Jesus is very patient with Thomas. Despite my inclination to be annoyed with this disciple, maybe there is something to learn in Jesus’ compassionate tolerance.
In his Feasting on the Word commentary, Martin B. Copenhaver writes that Thomas is oftentimes given the moniker, “Doubting Thomas” as if he is the only one who needs more proof to believe in Christ’s resurrection. But, Copenhaver reminds us, Mary Magdalene saw the empty tomb and didn’t believe until the risen Christ appeared and spoke directly to her. When Mary told the disciples about her encounter with Jesus, they dismissed her, only believing after the risen Jesus appeared and spoke to them, as well.
I still find Thomas taxing. I mean, where was he when Jesus first showed up? Everyone’s there, fearfully gathered behind locked doors, except for Thomas, the disciple who seems to need (and expect) extra — extra attention, extra proof, extra time to get on board with the plan. Like your annoying uncle who habitually questions everyone’s experience or the kid in your youth group who piles three brownies on his plate when you’ve carefully portioned one per person. When Jesus makes a second appearance (maybe just for Thomas?) Thomas still needs more — he has to see and feel the mark of the nails in our crucified Savior’s hands. Why can’t he just trust what everyone else is telling him?
Jesus is so patient with Thomas, though, offering his body to this doubting disciple, inviting him to touch the wounds in his hands and his side, in a strikingly intimate gesture. The Greek verb for “to see” used repeatedly in this passage can also be translated as “to perceive,” “to come to know” or “to come to understand,” turning this scene from mere witnessing, or the “seeing” of a miracle, to a teachable moment. The best teachers – like Jesus – know that students learn differently. Jesus meets Thomas’ need to not only hear the other disciples announcing that Jesus has returned, but to fully experience it for himself as a physical sensation Thomas can receive and believe in.

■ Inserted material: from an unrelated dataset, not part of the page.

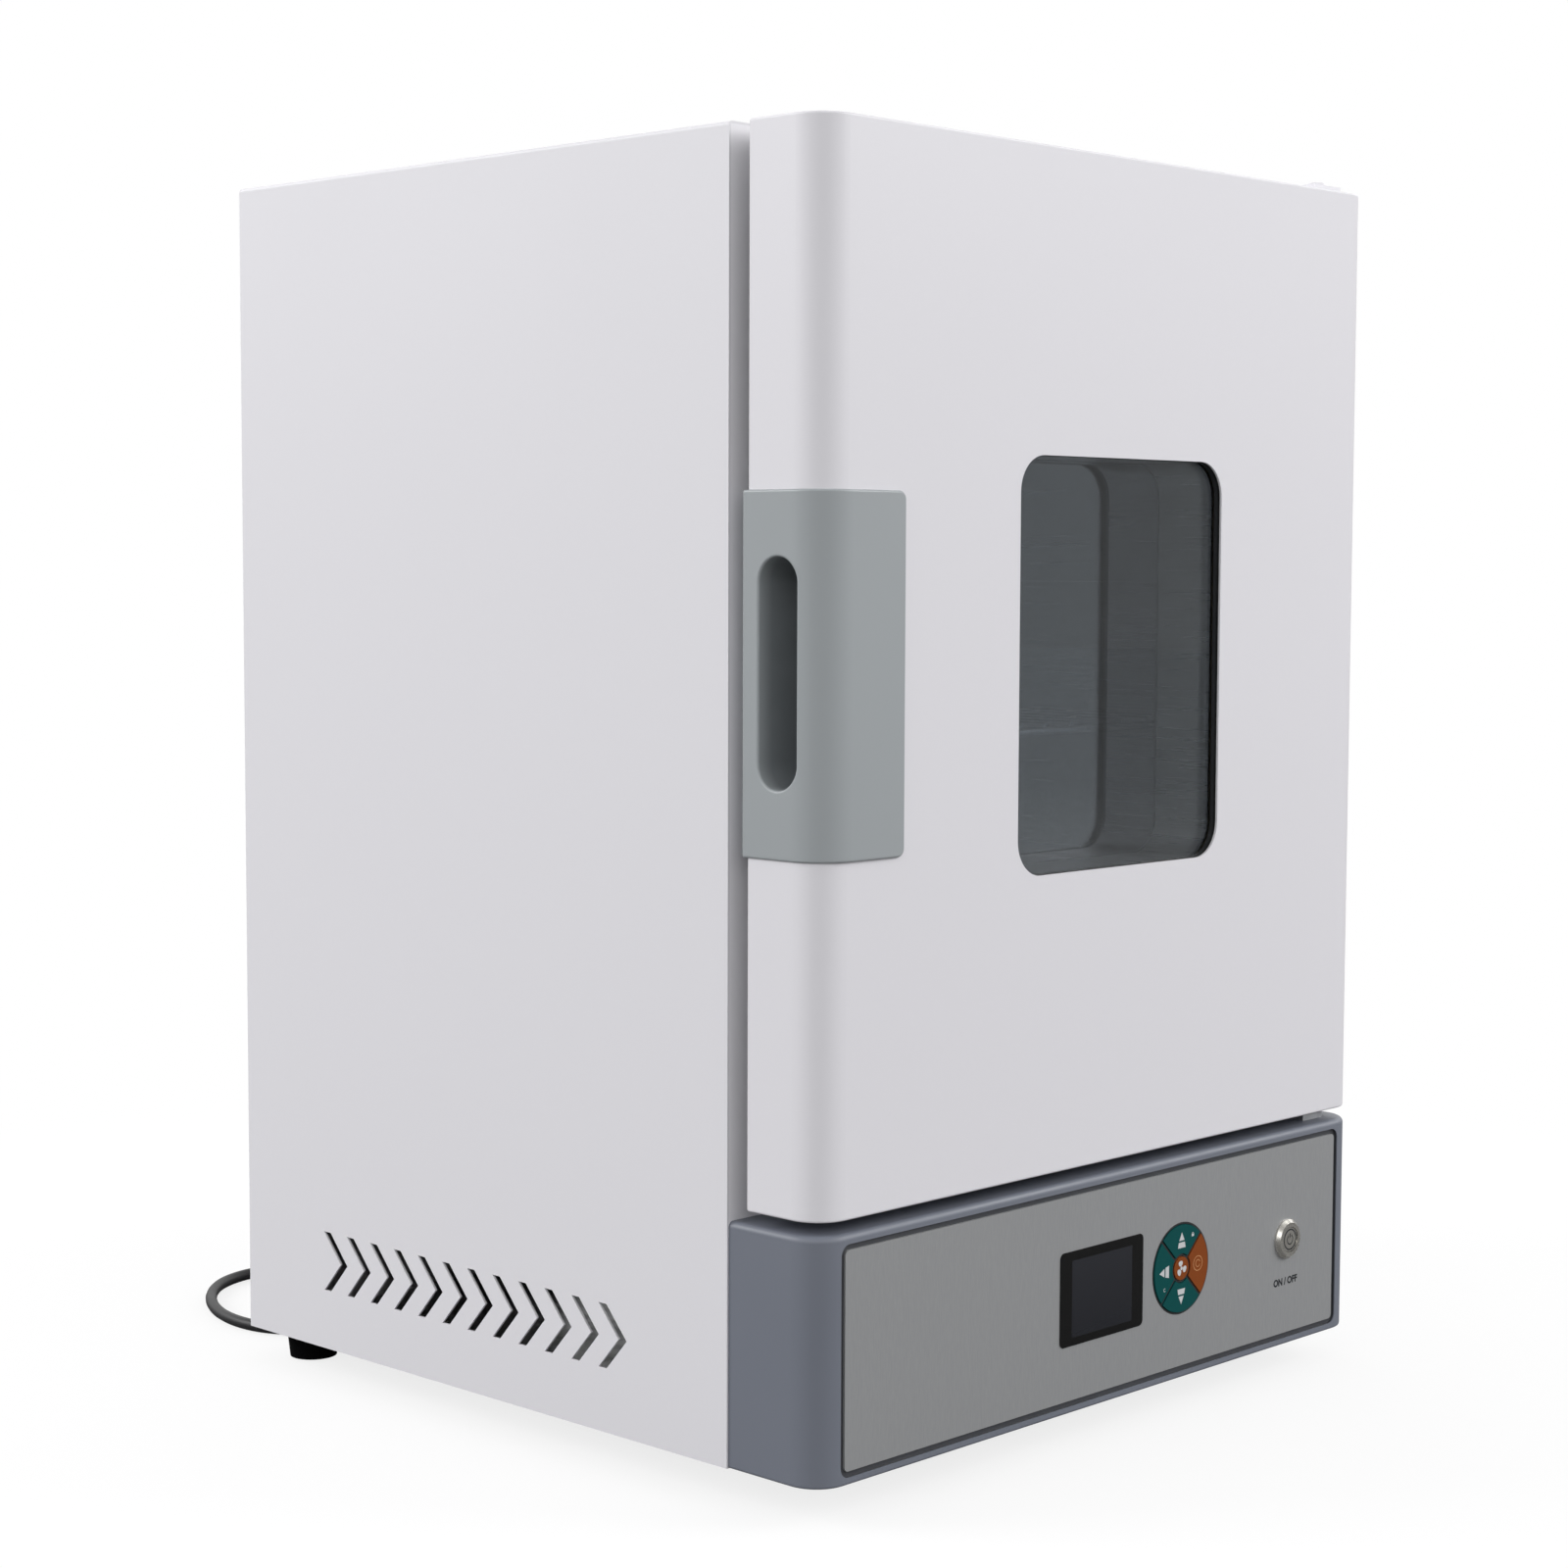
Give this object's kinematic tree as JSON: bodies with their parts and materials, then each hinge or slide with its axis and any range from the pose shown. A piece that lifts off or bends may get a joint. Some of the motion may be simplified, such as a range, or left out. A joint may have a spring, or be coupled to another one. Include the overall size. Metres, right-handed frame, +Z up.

We are not blessed to see or know Jesus in the flesh. But the tactile experiences of the sacraments are ways we, like Thomas, can touch the risen Christ. Hands held in prayer, at the bedside of the hospitalized, or in a friendly “Passing of the peace” during worship, also convey the warmth and intimacy of our Savior’s spirit embodied within and among us. Touching friends, fellow church members, and strangers in the name of Christ gives us physical proof that Jesus is present — intimate gestures of trusting each other’s goodwill and allow ourselves to be touched in return.
“Blessed are those who have not seen yet have come to believe,” Jesus says at the close of this passage. On face value, this statement reads like a knock against “doubting Thomas.” But with all Jesus has done to meet Thomas’ needs, maybe this is Jesus’ acknowledgment that those of us who were not there, who did not witness the risen Christ with our own eyes, also have opportunities to come to know and experience Jesus, who is patient with us all.
Questions for reflection:
- When have you doubted and needed more from God?
- Do you know someone like Thomas? What are they like?
- In what ways have you experienced the risen Christ?